I'd assumed you were trying to figure out if English really had about as complicated a phonology as Navajo, and fiddling about with dropping phonemes isn't a useful approach for that because you could apply it to Navajo just as easily if you knew Navajo. If you get American English down to 35 I'd assume you could also get Navajo down to 40 by the same processes.
But yes, you can drop phonemes and be understood from other context as long as there is other context (which there usually is).
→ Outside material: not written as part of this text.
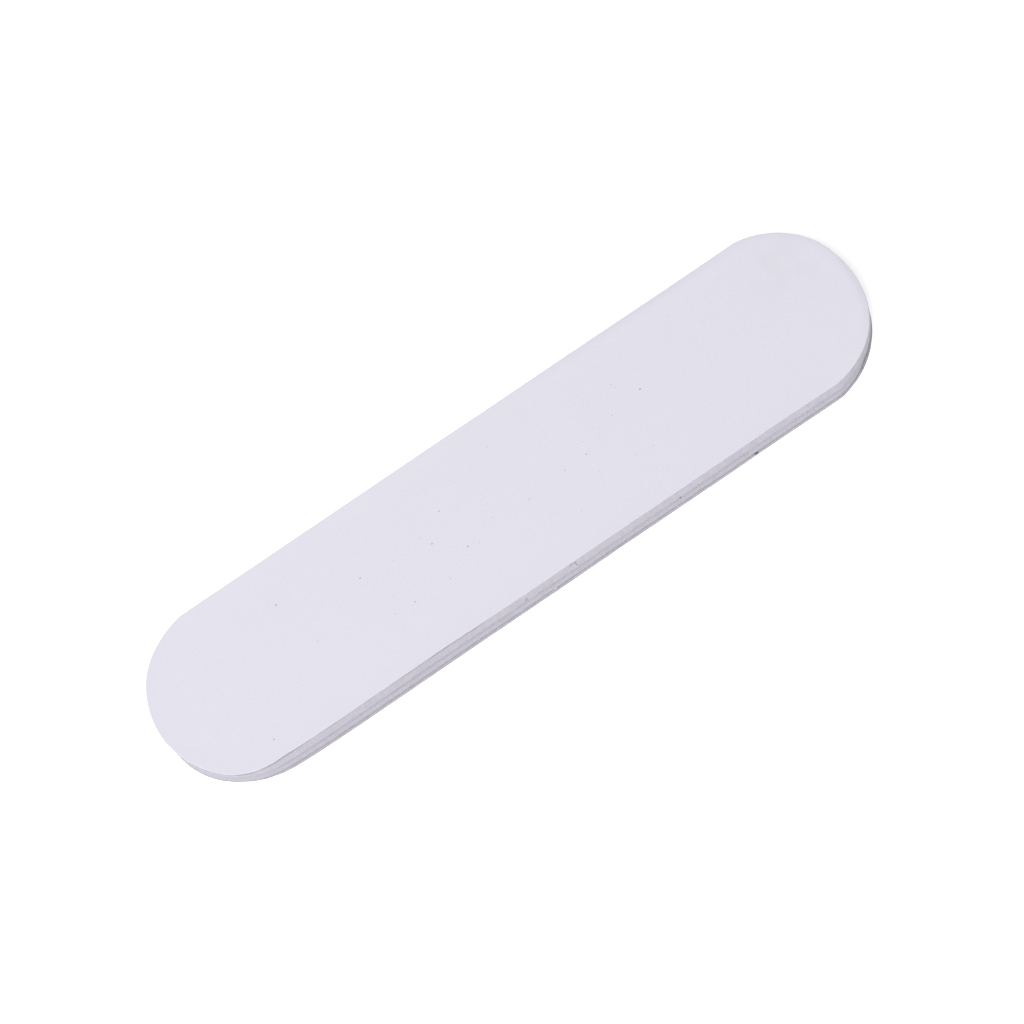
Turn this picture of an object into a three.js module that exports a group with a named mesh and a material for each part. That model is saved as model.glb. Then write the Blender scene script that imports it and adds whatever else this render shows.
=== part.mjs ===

- English does not have 5 vowels; depending on the variety that you speak and counting diphthongs it has about 20
- "phenology"?
- tonal languages, while challenging to learn for someone who doesn't speak one natively, are not that uncommon, and 4 tones (assuming they're counting correctly) isn't that many. Mandarin has 4. Cantonese has (depending on whom you ask) up to 9. There are American languages with 10-20
- English has 24 consonants by most counts (confusing the Latin alphabet with English phonology again), but there are African languages with famously many, many more than that
- "like Spanish, Navajo is a verb-centric language in which syntax centres on actions" - I'm not sure what that even means. Spanish, like Italian, is a pro-drop language which means you can drop the redundant pronoun if you want because the verb inflection tells you everything you need to know. Navajo is (depending again on who you ask) an agglutinative/fusional/polysynthetic language which, while weird to English speakers, is not that unusual (e.g. Turkish, Finnish)
He discussed how much-used languages have lots of adults learning it, badly. This smooths the rough edges away over time.
But tiny languages can be as hard as our brains can accommodate, which is very hard.